## Data records:
⟨

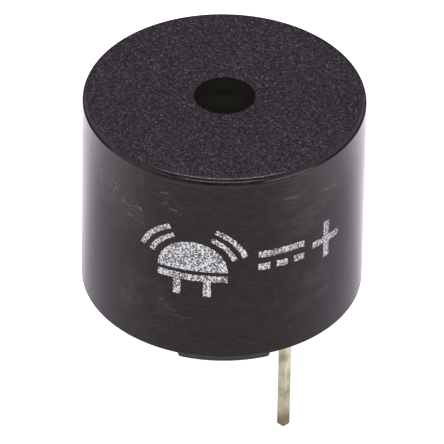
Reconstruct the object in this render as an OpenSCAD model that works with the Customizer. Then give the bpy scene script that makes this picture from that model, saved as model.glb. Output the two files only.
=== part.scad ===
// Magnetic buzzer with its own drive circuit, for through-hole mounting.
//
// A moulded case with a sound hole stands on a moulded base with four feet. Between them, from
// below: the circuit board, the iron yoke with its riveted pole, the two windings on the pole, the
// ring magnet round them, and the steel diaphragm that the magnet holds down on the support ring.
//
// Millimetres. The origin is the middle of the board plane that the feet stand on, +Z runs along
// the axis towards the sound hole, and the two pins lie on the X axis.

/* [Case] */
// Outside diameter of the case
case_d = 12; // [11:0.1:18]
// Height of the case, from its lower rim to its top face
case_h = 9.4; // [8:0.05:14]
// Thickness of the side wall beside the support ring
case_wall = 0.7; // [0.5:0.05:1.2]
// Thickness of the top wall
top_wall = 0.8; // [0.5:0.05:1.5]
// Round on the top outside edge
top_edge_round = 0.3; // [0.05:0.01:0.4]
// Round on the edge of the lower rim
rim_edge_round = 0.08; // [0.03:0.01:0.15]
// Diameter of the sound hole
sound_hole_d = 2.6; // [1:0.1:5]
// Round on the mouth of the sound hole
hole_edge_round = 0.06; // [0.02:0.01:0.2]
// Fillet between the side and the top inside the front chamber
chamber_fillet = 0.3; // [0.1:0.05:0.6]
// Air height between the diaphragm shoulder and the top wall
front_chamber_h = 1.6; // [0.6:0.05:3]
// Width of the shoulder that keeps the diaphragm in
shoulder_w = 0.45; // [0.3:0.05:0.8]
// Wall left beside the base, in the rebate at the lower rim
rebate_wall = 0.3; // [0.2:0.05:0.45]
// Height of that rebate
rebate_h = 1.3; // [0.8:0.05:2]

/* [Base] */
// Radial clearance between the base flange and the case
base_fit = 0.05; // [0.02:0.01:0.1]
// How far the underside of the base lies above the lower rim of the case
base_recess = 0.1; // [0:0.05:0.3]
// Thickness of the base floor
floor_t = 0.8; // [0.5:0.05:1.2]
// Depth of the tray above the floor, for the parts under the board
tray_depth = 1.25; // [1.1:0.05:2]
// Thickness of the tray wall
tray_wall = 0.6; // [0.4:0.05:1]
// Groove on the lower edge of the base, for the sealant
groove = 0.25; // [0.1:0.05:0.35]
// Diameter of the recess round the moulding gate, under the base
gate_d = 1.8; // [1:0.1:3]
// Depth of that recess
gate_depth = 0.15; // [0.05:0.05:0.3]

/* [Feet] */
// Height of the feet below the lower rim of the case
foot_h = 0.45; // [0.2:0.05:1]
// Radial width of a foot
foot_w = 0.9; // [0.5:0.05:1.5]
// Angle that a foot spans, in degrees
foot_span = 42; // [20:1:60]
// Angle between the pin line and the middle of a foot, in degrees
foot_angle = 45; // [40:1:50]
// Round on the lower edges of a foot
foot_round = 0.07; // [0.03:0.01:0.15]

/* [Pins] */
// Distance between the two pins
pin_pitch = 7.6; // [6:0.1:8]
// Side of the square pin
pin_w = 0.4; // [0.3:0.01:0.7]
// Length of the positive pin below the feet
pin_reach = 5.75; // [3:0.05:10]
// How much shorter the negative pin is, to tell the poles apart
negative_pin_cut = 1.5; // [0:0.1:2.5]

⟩
⟨

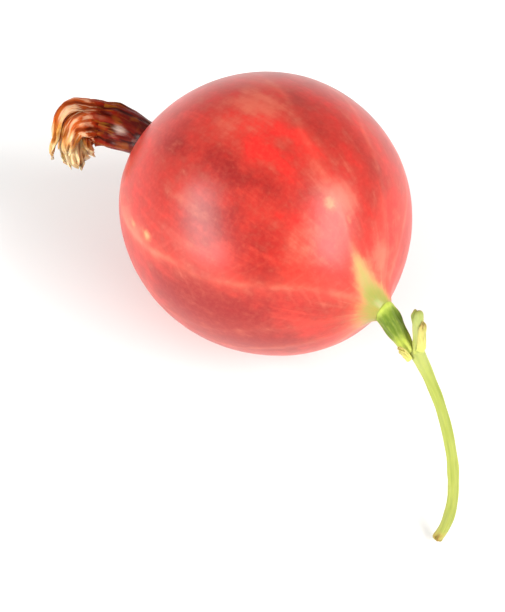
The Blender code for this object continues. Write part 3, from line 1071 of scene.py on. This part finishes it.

⟩

## Task statement:
Above is a listing; print exactly its lines from the one with "Reconstruct the object" through the one with "rebate_h = 1.3; // [0.8:0.05:2]", and no other lines.

## Result:
Reconstruct the object in this render as an OpenSCAD model that works with the Customizer. Then give the bpy scene script that makes this picture from that model, saved as model.glb. Output the two files only.
=== part.scad ===
// Magnetic buzzer with its own drive circuit, for through-hole mounting.
//
// A moulded case with a sound hole stands on a moulded base with four feet. Between them, from
// below: the circuit board, the iron yoke with its riveted pole, the two windings on the pole, the
// ring magnet round them, and the steel diaphragm that the magnet holds down on the support ring.
//
// Millimetres. The origin is the middle of the board plane that the feet stand on, +Z runs along
// the axis towards the sound hole, and the two pins lie on the X axis.

/* [Case] */
// Outside diameter of the case
case_d = 12; // [11:0.1:18]
// Height of the case, from its lower rim to its top face
case_h = 9.4; // [8:0.05:14]
// Thickness of the side wall beside the support ring
case_wall = 0.7; // [0.5:0.05:1.2]
// Thickness of the top wall
top_wall = 0.8; // [0.5:0.05:1.5]
// Round on the top outside edge
top_edge_round = 0.3; // [0.05:0.01:0.4]
// Round on the edge of the lower rim
rim_edge_round = 0.08; // [0.03:0.01:0.15]
// Diameter of the sound hole
sound_hole_d = 2.6; // [1:0.1:5]
// Round on the mouth of the sound hole
hole_edge_round = 0.06; // [0.02:0.01:0.2]
// Fillet between the side and the top inside the front chamber
chamber_fillet = 0.3; // [0.1:0.05:0.6]
// Air height between the diaphragm shoulder and the top wall
front_chamber_h = 1.6; // [0.6:0.05:3]
// Width of the shoulder that keeps the diaphragm in
shoulder_w = 0.45; // [0.3:0.05:0.8]
// Wall left beside the base, in the rebate at the lower rim
rebate_wall = 0.3; // [0.2:0.05:0.45]
// Height of that rebate
rebate_h = 1.3; // [0.8:0.05:2]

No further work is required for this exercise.